The road from Brive to Tulle winds steeply upwards, overlooked by cliffs and woods for much of its course. Had the FTP possessed the smallest sense of self-preservation or tactical judgment a small force of
maquisards
posted to cover it could have felled trees across the road and delayed the advance of any German force for hours with Brens and gammon grenades. Yet the watchful Germans in the leading half-tracks observed nothing for mile after mile except a hint of smoke from the hills masking Tulle. When Wulf saw from his map that they were within two or three miles of the town, he raised his arm to signal the convoy to halt. With unknown assailants ahead, it was time to close up, and take the opportunity to refuel the vehicles from their jerrycans. They could still hear no sound of firing, but it seemed possible
that the noise of battle was being muffled by the hills which encircled the town.
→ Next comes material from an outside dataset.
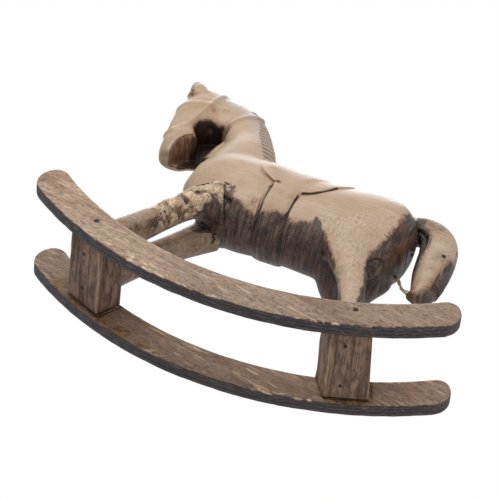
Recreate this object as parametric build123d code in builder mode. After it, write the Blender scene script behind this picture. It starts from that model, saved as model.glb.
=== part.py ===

The evening light was softening now, as they mounted the half-tracks again, and swept round the last bends and past the first houses of Tulle. Every man crouched with his weapon raised and cocked, mutely cursing the clatter of the tracks that made it impossible to hear shooting. They reached the approaches to the station, and still they did not see a soul. Every door and shutter was closed. The column swerved contemptuously around a single felled tree trunk in the road. There was a brief burst of fire in their direction which died within seconds. Wulf motioned his driver to halt. He jumped down from the half-track. Seeing nothing, he ordered the man to switch off the engine. There was still silence. Cautiously, with an NCO and his runner behind him, he moved on foot down the street, searching for signs of life and seeing none. He walked perhaps a hundred yards, then turned back to order his adjutant to deploy the companies around the town. He was still a street’s width from the column, when, as if at a signal, a barrage of gunfire burst around them. Brens, Stens and the crash of grenades echoed through the houses. The Germans in the half-tracks began to pour back fire. Wulf and his two men crouched for a moment against a bus shelter, then dashed back to cover behind their own armour. He was rapidly briefing his company commanders for the advance through the town when a single elderly, obviously terrified German NCO scuttled across the street towards him. He had been sent from the beleaguered garrison in the school in front of the arms factory 200 yards away. When they heard the approaching vehicles, they had guessed that it must be a relief column. With three of his own men behind him, Wulf and the NCO zigzagged from cover to cover down the street and into the shelter of the school.